Terra Magazine: Por que fazer um álbum como intérprete?
Djavan: 
Esse projeto é antigo, como eu já fui crooner também, no começo da carreira, eu queria voltar a ter essa experiência, de gravar apenas músicas de outros autores, que é de um ineditismo atroz, eu componho desde os dezoito anos, realmente, o projeto demorou a sair por isso, pela dificuldade de não compor. Compor pra mim é uma necessidade física, mas eu sempre quis (fazer esse disco) e por essa necessidade de compor, eu achei que nunca conseguiria. Mas agora finalmente veio.

Terra Magazine: Apesar de as composições não serem suas, os arranjos parecem ter um tom bem pessoal, bastante diferente das gravações originais.
Djavan: Isso é natural, uma vez que eu já faço isso nos meus discos: eu canto, componho, produzo, faço a letra, faço a música e aí a música, evidentemente, sai com uma pegada bem pessoal. Eu passei a fazer tudo nos meus trabalhos atuais exatamente pra que eu pudesse dar à música o tom que eu desejo, que eu sinto, sem interferência. Neste trabalho, eu não fiz as músicas, mas eu fiz todo o resto, daí que, naturalmente, saia com a minha cara.

Terra Magazine: Como foi a escolha do repertório? Há escolhas bem diversas, como Sinatra e Cartola, Tom…
Djavan: O repertório nasceu advindo de vários critérios, por exemplo, tem coisas da minha infância, reminiscências da época de boate e músicas como Palco e Fly me to the moon, que a escolha deveu-se ao fato de eu querer mexer com duas coisas bem clássicas, bem conhecidas, bem batidas.

É um desafio enorme pegar uma música como Palco, que tem uma gravação definitiva do Gil e mexer nisso, é um perigo, é um risco, mas isso me instiga. Por exemplo, as músicas de Chico e Caetano (Oração ao Tempo e Valsa Brasileira), foram duas que eu tive dificuldade de escolher, porque os compositores são meus ídolos desde a adolescência, cujo repertório eu considero intocável, eu não quero ouvir outras versões, digamos assim, me basta o original. Mexer numa coisa dessa é muito difícil.

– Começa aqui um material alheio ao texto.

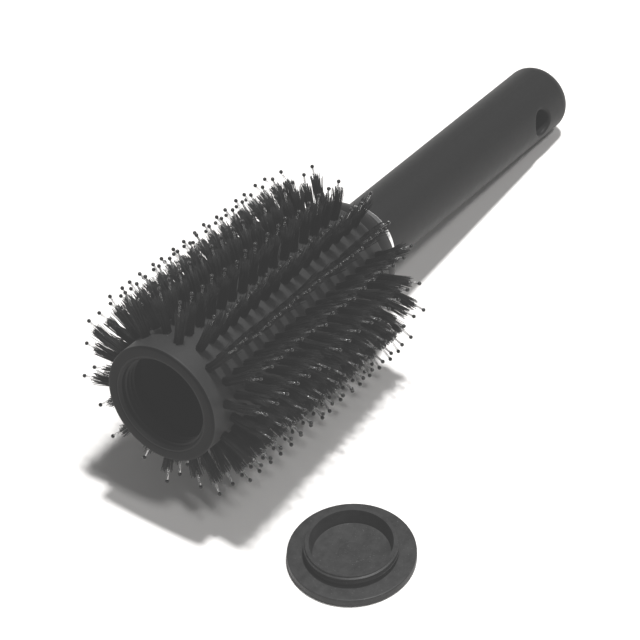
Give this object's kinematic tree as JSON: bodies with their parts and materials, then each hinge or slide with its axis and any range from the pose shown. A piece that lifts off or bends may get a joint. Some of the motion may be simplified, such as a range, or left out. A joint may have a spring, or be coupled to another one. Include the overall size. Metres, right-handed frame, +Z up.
{
  "type": "round hair brush",
  "caption": "Round hair brush with a hollow barrel, ball-tipped pins in bristle tufts, a straight handle with a hanging hole, and a screw-off end cap that closes the barrel.",
  "frame": {"origin": "centre of the underside of the whole part's bounding box, on the floor it lies on", "axes": "+X along the floor from the barrel's mouth to the handle's end, +Z up, +Y away from the side the cap lies on"},
  "size_m": [0.2454, 0.1232, 0.0889],
  "materials": {
    "barrel": "satin black plastic",
    "insert": "black plastic",
    "shoulder": "satin black plastic",
    "bright_ring": "polished bright ring",
    "grip": "soft matt black coating",
    "bristles": "bundled black bristles",
    "pins": "clear nylon pins with black ball tips",
    "cap": "satin black plastic"
  },
  "bodies": {
    "brush": {"barrel_shell": "barrel", "mouth_insert": "insert", "barrel_shoulder": "shoulder", "collar_ring": "bright_ring", "handle": "grip", "tuft_row_01": "bristles", "tuft_row_02": "bristles", "tuft_row_03": "bristles", "tuft_row_04": "bristles", "tuft_row_05": "bristles", "tuft_row_06": "bristles", "tuft_row_07": "bristles", "tuft_row_08": "bristles", "tuft_row_09": "bristles", "tuft_row_10": "bristles", "tuft_row_11": "bristles", "tuft_row_12": "bristles", "tuft_row_13": "bristles", "tuft_row_14": "bristles", "tuft_row_15": "bristles", "tuft_row_16": "bristles", "tuft_row_17": "bristles", "tuft_row_18": "bristles", "tuft_row_19": "bristles", "tuft_row_20": "bristles", "pin_row_01": "pins", "pin_row_02": "pins", "pin_row_03": "pins", "pin_row_04": "pins", "pin_row_05": "pins", "pin_row_06": "pins", "pin_row_07": "pins", "pin_row_08": "pins", "pin_row_09": "pins", "pin_row_10": "pins", "pin_row_11": "pins", "pin_row_12": "pins", "pin_row_13": "pins", "pin_row_14": "pins", "pin_row_15": "pins", "pin_row_16": "pins", "pin_row_17": "pins", "pin_row_18": "pins", "pin_row_19": "pins", "pin_row_20": "pins"},
    "cap_swing_arm": {"pin_ball_on_swing_axis": "pins"},
    "cap_disc": {"end_cap_flange": "cap"},
    "cap_boss": {"end_cap_boss": "cap"}
  },
  "joints": [
    {"name": "cap_swing", "type": "hinge", "parent": "brush", "child": "cap_swing_arm", "pos_m": [-0.07314, -0.01415, 0.05206], "axis": [-0.7412, 0.2443, -0.6252], "range_deg": [0, 156.71]},
    {"name": "cap_travel", "type": "slide", "parent": "cap_swing_arm", "child": "cap_disc", "axis": [0, 0, 1], "range_m": [0, 0.006]},
    {"name": "cap_turn", "type": "hinge", "parent": "cap_disc", "child": "cap_boss", "pos_m": [-0.10098, -0.0399, 0.00325], "axis": [0, 0, 1], "range_deg": [0, 1080]}
  ],
  "couplings": [
    {"joint": "cap_travel", "follows": "cap_turn", "m_per_rad": 0.00031831}
  ]
}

E coisas da minha infância, como Sabes mentir, que era uma música que minha mãe me ensinou aos seis anos de idade, da Angela Maria, essa foi talvez uma das primeiras músicas que “pularam” quando eu pensei em fazer o disco. Nada a nos separar, que é um grande sucesso do Trio Esperança, de quando eu tinha 15 anos, essa também veio rápida.
Foi assim, uma coisa bem distinta, bem variada.

Terra Magazine: Quanto tempo durou a construção do disco?
Djavan: Eu comecei a pensar neste disco no começo de 2009. Resolvi ficar um tempo cuidando dos meus filhos pequenos, porque, com os filhos do primeiro casamento, não tive chance de acompanhar a infância e agora eu queria fazer isso. A Sofia está com oito anos e o Inácio com três anos e meio, na época que eu parei a turnê do Matizes, ele estava com um ano e pouco, então eu resolvi ficar com eles, ajudando a minha mulher.
 
É uma idade muito gostosa que passa muito rápido, agora eu levo na escola, vou a festa de criança, vou a reunião de pais, faço um monte de coisa que eu não tinha feito antes. E ao mesmo tempo comecei a pensar no disco, pesquisar, ouvir o cancioneiro todo de novo…

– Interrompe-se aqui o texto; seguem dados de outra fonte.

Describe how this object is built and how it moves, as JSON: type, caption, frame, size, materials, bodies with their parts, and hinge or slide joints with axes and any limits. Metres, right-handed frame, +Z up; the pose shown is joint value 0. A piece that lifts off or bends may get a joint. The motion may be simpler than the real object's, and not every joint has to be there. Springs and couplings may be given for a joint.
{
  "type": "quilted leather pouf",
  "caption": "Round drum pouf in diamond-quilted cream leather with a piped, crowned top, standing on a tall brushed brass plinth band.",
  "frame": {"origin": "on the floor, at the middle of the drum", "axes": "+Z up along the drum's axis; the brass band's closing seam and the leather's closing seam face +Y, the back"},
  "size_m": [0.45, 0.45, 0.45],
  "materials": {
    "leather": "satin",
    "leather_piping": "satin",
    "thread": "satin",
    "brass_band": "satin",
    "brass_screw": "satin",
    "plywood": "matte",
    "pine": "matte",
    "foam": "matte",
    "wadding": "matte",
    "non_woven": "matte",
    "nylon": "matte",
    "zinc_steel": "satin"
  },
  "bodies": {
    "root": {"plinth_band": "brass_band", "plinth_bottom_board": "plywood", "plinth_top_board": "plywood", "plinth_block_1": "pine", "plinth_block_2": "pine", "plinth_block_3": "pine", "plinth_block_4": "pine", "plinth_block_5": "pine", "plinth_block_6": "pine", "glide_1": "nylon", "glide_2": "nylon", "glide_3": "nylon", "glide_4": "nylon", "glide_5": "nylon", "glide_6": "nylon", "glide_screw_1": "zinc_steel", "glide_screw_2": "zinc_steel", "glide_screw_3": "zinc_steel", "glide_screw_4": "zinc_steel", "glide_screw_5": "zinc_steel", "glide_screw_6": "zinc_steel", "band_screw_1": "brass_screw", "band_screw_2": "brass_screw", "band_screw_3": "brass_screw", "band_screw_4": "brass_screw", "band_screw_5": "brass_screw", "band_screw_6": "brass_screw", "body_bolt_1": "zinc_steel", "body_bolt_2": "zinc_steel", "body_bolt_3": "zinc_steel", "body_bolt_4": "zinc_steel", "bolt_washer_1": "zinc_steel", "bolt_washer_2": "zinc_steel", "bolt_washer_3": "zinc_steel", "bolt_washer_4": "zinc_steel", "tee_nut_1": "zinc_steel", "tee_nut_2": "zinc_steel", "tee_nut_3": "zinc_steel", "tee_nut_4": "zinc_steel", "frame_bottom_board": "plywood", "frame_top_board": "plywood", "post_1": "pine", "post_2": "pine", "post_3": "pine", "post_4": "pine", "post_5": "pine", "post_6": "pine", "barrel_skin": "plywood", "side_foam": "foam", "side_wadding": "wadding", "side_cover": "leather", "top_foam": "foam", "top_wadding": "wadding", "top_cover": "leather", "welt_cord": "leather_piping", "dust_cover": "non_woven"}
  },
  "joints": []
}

A escolha de repertório é muito difícil, pra um compositor, é ainda mais difícil porque eu faço discos autorais desde que me entendo por gente e está tudo ali na minha mão, dentro do controle. De repente, ter que escolher doze músicas de outros compositores.

É, talvez, um trabalho mais fácil pro intérprete, que faz isso o tempo todo, mas pra quem nunca fez é muito difícil. Eu demorei muito pra achar o que eu queria, a grande dificuldade é ficar feliz com a escolha no sentido de poder fazer dela algo que me deixasse satisfeito. Tudo isso são coisas inéditas na minha vida. Inicialmente eu pensei que seria fácil: “Eu não vou ter que fazer doze canções e doze letras, vai ser mole!” (Risos). Mas olha, foi uma dificuldade e foi também muito divertido.

Terra Magazine: O repertório é composto de músicas da sua infância, do seu tempo de crooner e de grandes clássicos… Dá pra dizer que o disco é um pouco nostálgico?
Djavan:
Não é não, taí uma sentimento que eu não tenho: nostalgia. Porque esse disco não é meramente de regravação, é um disco meu, um disco atual, que não tem nada de nostálgico, embora trabalhe com repertório de várias datas, de várias épocas. Mas é um disco estritamente novo.

Terra Magazine: Você não considerou cantar algo dos novos compositores? Como avalia a evolução da MPB?
Djavan: Eu acho bacana ver tanta gente nova surgindo. Maria Gadú, Roberta Sá, Tiê, várias cantoras novas… Engraçado, mais cantoras do que cantores. Eu espero que a cada ano surjam novos talentos, acho isso muito bom.

Terra Magazine: A música ainda tem o papel de protagonista na sua vida? Há outras prioridades?
Djavan: Acho que o papel da música na minha vida continua o mesmo, o que aconteceu foi uma necessidade bem específica de querer lidar com uma coisa que eu ainda não tinha lidado e que foi muito bom pra mim.